Task description -
Quote, please, the line with "What build123d script", the line with "from build123d import *", and every line between them, exactly and with nothing else.

★ ★ ★ ★ ★ ★ ★

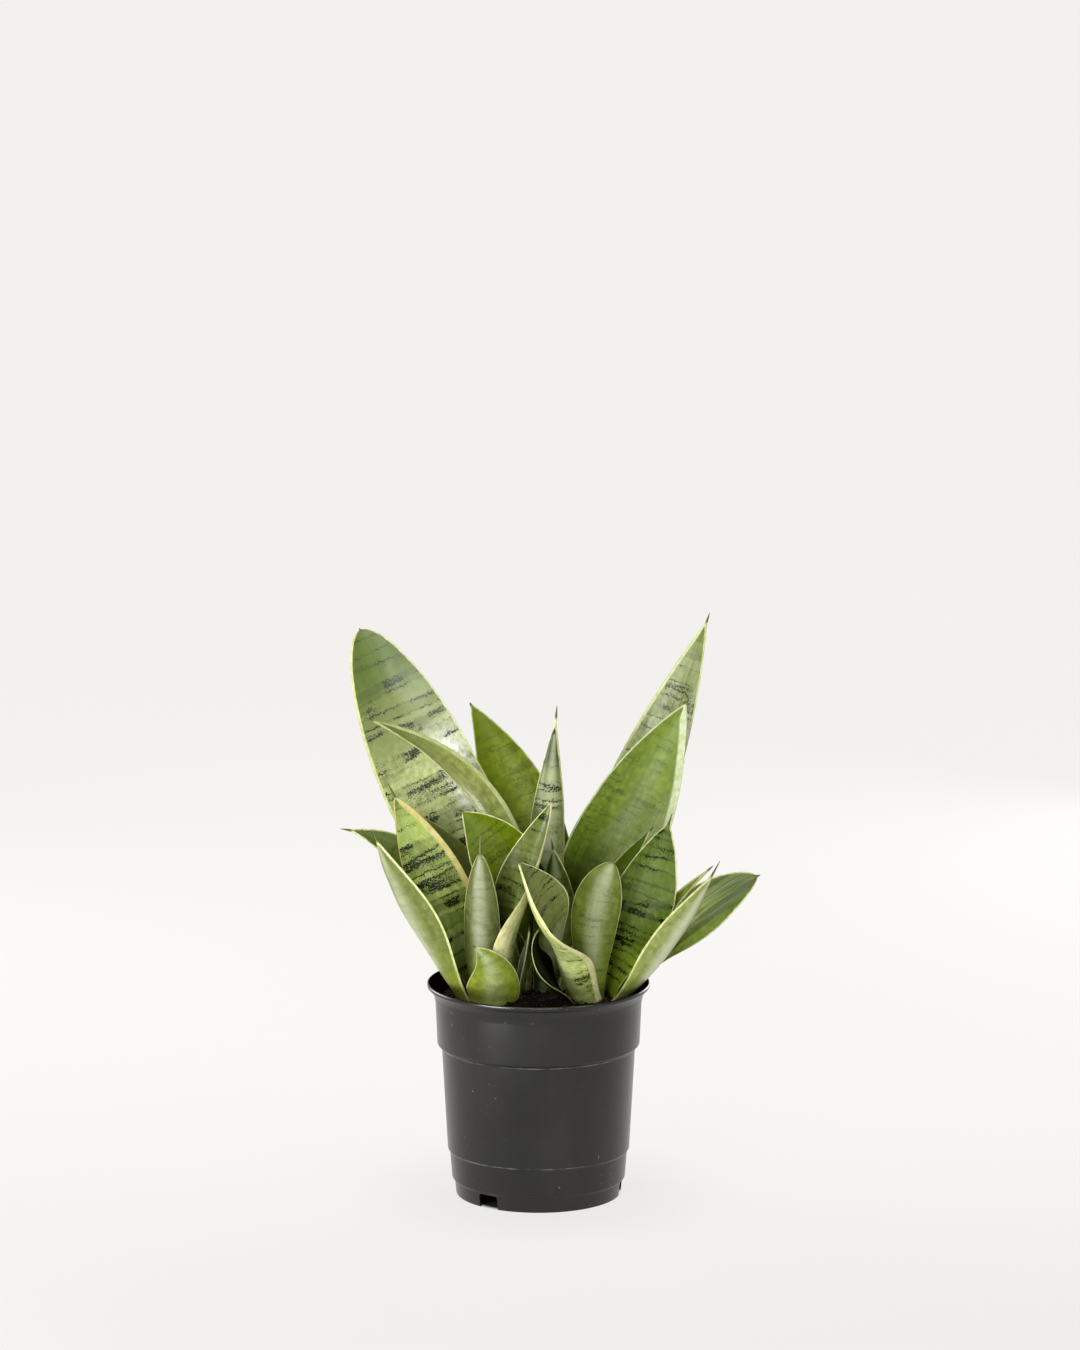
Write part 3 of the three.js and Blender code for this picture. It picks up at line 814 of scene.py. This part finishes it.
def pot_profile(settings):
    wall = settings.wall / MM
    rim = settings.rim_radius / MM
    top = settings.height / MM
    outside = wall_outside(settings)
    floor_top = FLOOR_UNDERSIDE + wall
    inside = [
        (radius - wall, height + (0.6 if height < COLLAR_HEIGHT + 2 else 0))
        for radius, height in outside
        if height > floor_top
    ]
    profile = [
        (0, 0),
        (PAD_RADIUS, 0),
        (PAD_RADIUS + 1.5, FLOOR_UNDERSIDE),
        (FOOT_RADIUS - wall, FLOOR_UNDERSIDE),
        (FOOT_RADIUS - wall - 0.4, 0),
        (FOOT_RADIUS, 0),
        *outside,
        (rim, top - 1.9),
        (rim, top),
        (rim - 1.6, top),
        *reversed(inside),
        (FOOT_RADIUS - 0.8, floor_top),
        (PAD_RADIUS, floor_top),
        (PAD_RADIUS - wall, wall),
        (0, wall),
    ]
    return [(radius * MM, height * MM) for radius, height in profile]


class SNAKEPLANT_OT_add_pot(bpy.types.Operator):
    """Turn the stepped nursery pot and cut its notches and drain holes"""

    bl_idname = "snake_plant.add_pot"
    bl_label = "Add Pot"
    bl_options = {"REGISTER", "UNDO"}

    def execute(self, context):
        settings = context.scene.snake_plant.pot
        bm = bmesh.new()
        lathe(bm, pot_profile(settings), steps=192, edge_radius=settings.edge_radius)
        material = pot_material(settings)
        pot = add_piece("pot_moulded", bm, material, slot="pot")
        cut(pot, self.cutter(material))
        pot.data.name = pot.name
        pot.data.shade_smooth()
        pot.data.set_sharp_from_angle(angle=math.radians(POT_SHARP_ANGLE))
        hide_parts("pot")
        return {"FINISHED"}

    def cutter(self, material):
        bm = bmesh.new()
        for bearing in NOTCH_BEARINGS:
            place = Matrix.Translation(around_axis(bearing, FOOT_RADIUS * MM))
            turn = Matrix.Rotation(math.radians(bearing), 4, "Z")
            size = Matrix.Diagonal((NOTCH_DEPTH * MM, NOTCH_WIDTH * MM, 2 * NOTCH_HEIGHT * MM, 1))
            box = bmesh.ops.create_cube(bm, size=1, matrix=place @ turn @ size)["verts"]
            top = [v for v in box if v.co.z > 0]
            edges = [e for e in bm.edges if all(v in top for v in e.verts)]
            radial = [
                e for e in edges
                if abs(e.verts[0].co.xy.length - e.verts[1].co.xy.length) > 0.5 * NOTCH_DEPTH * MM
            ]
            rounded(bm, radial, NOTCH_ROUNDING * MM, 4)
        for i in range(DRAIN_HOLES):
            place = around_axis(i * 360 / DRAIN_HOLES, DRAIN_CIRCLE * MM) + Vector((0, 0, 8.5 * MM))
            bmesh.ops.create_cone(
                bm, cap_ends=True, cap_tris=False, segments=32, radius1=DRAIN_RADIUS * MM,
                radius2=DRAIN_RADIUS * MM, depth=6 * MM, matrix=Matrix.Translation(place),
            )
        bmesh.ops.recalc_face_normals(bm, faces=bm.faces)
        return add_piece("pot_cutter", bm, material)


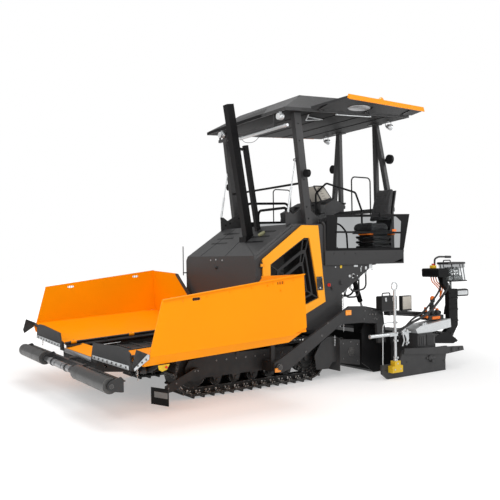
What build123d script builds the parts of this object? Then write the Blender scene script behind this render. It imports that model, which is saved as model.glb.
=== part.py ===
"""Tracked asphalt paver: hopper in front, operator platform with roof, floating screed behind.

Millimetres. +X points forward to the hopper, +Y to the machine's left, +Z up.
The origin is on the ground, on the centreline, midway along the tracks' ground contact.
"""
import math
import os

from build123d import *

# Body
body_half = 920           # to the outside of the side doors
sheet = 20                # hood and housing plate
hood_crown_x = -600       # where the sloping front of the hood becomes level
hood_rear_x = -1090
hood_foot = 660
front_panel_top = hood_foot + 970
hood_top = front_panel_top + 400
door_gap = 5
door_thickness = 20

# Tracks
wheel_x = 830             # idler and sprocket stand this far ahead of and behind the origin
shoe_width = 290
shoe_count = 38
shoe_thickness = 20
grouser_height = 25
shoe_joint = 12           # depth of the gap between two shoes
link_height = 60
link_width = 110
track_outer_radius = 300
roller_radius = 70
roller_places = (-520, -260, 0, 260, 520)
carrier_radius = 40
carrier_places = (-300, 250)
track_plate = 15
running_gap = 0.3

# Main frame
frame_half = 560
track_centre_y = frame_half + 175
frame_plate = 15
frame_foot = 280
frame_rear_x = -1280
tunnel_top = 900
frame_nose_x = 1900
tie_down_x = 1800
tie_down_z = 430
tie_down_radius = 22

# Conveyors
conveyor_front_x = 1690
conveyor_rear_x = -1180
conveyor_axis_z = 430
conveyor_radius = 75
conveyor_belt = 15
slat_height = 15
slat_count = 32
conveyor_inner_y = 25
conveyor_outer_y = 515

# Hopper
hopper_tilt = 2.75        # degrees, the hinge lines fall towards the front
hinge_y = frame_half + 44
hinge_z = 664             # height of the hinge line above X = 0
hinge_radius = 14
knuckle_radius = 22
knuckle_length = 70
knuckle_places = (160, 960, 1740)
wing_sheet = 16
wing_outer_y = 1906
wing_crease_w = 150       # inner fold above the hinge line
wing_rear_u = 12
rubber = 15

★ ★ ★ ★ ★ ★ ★

Exercise answer -
What build123d script builds the parts of this object? Then write the Blender scene script behind this render. It imports that model, which is saved as model.glb.
=== part.py ===
"""Tracked asphalt paver: hopper in front, operator platform with roof, floating screed behind.

Millimetres. +X points forward to the hopper, +Y to the machine's left, +Z up.
The origin is on the ground, on the centreline, midway along the tracks' ground contact.
"""
import math
import os

from build123d import *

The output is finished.